Start Dataset content

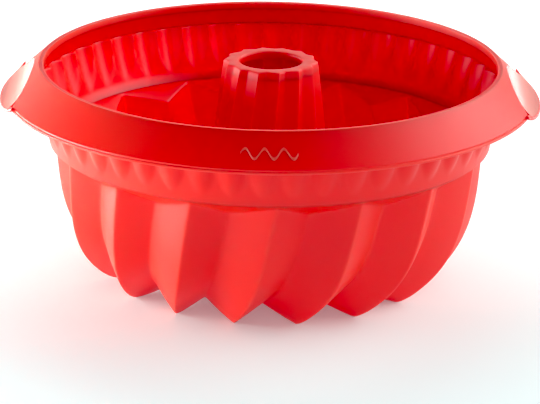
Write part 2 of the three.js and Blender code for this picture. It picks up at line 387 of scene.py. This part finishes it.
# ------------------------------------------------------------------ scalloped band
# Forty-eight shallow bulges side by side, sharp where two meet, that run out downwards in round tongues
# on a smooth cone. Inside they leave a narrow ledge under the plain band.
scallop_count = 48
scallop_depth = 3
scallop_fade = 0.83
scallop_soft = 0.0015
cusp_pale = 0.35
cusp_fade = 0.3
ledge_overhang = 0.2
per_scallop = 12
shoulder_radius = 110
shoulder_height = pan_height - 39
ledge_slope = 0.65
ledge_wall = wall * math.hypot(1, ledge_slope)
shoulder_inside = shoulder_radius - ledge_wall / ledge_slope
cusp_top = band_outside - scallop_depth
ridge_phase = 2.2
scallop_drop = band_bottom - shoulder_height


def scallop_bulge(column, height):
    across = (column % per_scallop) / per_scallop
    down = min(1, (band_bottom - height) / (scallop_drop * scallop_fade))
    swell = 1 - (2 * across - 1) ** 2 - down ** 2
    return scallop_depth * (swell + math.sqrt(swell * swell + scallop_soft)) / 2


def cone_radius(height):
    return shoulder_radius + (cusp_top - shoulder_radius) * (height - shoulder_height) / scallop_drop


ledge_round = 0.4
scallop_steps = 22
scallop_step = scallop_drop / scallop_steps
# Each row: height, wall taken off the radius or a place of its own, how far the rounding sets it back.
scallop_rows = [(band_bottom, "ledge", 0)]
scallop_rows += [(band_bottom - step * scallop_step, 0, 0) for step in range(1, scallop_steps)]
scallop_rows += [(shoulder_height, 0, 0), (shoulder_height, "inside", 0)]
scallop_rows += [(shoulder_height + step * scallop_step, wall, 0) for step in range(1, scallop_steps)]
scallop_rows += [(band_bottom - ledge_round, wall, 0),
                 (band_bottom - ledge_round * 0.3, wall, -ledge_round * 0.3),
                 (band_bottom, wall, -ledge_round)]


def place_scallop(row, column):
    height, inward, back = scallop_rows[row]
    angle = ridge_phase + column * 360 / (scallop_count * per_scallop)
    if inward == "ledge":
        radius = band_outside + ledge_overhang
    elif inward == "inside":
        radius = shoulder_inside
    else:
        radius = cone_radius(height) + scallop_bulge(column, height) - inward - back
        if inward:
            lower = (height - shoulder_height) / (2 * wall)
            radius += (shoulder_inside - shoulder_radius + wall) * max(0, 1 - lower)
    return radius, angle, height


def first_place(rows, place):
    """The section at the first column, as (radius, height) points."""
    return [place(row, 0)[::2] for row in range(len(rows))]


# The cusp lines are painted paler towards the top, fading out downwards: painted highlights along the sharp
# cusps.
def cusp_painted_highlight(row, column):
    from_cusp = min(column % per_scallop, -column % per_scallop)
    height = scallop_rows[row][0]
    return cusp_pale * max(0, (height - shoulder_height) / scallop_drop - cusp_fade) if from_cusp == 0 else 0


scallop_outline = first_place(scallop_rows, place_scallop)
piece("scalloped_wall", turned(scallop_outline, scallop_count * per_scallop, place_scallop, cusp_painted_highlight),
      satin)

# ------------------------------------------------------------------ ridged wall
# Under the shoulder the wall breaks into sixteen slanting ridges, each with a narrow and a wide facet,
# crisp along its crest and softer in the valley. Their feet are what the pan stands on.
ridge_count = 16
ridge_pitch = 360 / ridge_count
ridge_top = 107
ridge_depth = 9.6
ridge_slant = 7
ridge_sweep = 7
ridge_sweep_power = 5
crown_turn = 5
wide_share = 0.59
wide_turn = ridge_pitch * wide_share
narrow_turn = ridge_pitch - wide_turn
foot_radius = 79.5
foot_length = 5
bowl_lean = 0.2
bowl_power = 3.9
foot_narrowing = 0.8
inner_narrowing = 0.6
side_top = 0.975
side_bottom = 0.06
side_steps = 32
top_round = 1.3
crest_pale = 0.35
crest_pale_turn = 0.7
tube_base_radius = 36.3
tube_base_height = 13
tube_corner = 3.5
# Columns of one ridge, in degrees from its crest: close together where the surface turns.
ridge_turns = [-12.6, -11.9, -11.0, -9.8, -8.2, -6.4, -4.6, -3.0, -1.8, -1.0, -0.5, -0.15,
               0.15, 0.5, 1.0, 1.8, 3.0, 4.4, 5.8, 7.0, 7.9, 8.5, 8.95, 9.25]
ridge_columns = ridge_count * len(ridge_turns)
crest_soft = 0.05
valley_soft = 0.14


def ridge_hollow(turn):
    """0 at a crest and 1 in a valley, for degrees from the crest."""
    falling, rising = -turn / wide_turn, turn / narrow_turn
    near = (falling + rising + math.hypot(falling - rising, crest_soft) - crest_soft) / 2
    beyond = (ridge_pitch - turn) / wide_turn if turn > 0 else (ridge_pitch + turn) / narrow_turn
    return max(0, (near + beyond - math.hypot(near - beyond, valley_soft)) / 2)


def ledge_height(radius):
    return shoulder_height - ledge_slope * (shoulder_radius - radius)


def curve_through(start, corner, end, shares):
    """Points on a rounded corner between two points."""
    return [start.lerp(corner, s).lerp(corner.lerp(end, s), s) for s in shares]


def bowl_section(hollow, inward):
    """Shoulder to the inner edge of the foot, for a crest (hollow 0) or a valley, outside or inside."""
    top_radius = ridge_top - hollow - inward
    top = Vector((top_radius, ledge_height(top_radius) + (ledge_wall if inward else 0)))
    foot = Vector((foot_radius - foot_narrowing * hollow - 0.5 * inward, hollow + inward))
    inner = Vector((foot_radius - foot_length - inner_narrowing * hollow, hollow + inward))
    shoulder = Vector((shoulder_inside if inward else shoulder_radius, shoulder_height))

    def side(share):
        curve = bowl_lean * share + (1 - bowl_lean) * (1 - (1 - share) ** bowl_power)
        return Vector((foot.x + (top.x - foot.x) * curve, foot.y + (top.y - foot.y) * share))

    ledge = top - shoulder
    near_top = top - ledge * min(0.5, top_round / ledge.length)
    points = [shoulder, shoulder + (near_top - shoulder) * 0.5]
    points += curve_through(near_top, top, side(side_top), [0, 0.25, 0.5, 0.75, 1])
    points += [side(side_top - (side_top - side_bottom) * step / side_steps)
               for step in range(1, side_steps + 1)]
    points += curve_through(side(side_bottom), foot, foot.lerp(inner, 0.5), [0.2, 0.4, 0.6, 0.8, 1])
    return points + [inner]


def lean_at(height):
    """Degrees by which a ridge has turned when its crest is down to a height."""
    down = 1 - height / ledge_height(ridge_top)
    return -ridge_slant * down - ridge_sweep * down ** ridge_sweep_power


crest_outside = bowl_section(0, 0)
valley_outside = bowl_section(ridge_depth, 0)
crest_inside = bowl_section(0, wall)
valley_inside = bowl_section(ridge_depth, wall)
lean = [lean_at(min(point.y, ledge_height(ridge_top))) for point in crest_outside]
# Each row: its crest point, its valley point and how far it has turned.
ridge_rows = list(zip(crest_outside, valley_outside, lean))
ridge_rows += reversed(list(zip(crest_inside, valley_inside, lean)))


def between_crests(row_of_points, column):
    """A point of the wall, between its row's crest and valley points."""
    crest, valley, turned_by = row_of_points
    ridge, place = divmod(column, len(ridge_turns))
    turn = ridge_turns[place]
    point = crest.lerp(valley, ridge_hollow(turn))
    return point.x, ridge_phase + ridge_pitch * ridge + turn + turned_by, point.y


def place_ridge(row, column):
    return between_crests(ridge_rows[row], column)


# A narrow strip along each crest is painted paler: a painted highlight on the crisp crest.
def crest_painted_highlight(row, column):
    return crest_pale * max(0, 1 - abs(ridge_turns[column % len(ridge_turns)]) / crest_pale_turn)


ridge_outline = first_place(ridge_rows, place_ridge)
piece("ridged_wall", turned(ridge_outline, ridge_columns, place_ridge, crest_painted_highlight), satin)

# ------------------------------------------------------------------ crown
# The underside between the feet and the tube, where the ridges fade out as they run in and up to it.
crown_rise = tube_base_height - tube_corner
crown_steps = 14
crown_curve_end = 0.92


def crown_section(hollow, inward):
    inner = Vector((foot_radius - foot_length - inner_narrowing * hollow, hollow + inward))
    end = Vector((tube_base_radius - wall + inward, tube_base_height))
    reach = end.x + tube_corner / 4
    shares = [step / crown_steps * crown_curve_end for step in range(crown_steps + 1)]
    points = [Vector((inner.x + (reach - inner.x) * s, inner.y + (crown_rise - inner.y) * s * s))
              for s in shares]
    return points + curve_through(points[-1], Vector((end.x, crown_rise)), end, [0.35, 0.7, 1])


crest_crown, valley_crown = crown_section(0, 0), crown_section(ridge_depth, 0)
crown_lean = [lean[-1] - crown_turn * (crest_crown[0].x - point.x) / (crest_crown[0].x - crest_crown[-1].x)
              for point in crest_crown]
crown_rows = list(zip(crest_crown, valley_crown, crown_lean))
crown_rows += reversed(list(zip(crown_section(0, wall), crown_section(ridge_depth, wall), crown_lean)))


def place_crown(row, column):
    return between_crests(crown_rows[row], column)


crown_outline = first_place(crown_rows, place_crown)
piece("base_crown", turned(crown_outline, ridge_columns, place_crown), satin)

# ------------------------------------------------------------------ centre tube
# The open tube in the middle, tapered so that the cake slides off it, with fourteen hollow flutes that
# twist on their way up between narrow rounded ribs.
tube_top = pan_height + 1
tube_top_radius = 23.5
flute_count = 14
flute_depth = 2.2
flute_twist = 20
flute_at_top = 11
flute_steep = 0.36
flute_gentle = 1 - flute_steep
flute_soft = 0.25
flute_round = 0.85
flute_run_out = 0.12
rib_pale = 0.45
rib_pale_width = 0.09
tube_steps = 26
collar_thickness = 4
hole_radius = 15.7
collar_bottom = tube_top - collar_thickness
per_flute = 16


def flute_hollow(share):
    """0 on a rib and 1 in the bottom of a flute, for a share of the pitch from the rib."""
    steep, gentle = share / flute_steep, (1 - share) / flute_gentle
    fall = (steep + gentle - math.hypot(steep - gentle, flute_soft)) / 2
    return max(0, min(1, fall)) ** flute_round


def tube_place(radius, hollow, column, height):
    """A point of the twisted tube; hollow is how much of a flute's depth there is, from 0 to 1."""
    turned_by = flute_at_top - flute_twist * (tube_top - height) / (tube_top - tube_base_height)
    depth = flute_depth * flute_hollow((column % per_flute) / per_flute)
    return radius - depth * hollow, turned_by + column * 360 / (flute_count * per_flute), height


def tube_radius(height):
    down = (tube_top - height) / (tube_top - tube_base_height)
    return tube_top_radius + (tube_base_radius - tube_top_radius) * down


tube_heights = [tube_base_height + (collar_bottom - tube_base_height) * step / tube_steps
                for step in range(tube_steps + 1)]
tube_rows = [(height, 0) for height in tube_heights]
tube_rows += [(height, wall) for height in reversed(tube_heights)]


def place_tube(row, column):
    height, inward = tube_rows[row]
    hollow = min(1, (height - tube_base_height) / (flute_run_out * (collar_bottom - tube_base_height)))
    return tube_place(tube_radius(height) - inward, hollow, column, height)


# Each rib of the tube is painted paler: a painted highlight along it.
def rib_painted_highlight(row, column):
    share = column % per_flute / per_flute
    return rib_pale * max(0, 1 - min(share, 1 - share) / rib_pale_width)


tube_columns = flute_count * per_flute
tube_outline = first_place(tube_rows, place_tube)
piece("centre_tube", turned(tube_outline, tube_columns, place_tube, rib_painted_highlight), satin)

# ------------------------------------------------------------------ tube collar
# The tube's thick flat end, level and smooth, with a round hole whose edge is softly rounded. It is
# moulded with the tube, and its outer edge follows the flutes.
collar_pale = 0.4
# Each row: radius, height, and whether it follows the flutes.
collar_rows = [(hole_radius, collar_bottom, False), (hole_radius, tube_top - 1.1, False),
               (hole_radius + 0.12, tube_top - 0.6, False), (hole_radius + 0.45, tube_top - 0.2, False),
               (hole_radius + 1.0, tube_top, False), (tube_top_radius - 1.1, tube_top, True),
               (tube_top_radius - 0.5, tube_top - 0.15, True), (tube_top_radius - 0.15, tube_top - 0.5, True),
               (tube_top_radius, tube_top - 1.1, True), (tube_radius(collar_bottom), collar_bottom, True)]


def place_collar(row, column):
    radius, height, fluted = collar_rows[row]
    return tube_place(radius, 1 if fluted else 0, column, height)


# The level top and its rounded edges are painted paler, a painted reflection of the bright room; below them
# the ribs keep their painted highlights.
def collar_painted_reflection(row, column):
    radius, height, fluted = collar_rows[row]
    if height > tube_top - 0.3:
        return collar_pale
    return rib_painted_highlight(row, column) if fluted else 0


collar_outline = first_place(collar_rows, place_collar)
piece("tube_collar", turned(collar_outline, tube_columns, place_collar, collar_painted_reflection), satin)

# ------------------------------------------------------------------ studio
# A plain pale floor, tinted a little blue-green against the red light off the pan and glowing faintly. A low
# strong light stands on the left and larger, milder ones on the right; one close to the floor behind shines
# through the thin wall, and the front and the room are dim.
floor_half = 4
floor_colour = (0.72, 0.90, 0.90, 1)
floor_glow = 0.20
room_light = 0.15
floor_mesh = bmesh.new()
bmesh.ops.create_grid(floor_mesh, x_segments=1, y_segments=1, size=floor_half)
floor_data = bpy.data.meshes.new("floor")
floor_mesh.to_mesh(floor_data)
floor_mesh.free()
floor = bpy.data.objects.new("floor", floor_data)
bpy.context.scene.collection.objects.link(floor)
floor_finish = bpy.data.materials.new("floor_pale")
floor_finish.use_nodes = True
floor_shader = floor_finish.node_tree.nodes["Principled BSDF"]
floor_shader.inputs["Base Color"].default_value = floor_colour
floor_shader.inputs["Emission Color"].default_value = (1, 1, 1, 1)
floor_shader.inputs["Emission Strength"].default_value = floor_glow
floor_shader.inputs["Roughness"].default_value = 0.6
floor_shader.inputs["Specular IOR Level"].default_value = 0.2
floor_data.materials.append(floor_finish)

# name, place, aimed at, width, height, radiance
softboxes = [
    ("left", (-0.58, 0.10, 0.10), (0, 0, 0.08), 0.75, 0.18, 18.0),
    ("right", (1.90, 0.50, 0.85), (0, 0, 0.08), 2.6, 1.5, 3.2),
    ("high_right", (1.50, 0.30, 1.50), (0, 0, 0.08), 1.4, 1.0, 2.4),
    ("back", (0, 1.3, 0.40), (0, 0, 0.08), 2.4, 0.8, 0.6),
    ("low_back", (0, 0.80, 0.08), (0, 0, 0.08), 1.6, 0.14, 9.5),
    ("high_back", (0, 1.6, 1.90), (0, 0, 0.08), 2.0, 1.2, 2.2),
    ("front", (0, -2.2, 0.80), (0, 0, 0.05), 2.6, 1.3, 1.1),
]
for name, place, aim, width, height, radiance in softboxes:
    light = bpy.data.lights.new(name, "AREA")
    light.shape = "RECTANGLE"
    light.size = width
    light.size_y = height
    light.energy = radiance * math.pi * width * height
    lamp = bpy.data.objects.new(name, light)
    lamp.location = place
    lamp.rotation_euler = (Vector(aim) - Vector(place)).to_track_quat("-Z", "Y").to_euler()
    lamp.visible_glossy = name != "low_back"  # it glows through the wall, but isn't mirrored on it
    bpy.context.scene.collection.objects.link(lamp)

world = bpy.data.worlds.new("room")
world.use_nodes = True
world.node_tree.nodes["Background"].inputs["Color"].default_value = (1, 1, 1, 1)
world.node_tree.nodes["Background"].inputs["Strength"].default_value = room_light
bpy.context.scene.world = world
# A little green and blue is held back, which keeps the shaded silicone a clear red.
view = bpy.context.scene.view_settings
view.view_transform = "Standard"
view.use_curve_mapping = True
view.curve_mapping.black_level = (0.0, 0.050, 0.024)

End Dataset content

*Exercise description*
Return exactly the leading lines of the listing, stopping after the line in which "return shoulder_radius +" occurs.

*Exercise answer*
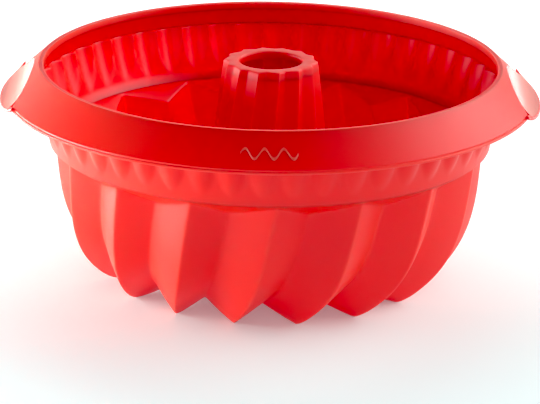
Write part 2 of the three.js and Blender code for this picture. It picks up at line 387 of scene.py. This part finishes it.
# ------------------------------------------------------------------ scalloped band
# Forty-eight shallow bulges side by side, sharp where two meet, that run out downwards in round tongues
# on a smooth cone. Inside they leave a narrow ledge under the plain band.
scallop_count = 48
scallop_depth = 3
scallop_fade = 0.83
scallop_soft = 0.0015
cusp_pale = 0.35
cusp_fade = 0.3
ledge_overhang = 0.2
per_scallop = 12
shoulder_radius = 110
shoulder_height = pan_height - 39
ledge_slope = 0.65
ledge_wall = wall * math.hypot(1, ledge_slope)
shoulder_inside = shoulder_radius - ledge_wall / ledge_slope
cusp_top = band_outside - scallop_depth
ridge_phase = 2.2
scallop_drop = band_bottom - shoulder_height


def scallop_bulge(column, height):
    across = (column % per_scallop) / per_scallop
    down = min(1, (band_bottom - height) / (scallop_drop * scallop_fade))
    swell = 1 - (2 * across - 1) ** 2 - down ** 2
    return scallop_depth * (swell + math.sqrt(swell * swell + scallop_soft)) / 2


def cone_radius(height):
    return shoulder_radius + (cusp_top - shoulder_radius) * (height - shoulder_height) / scallop_drop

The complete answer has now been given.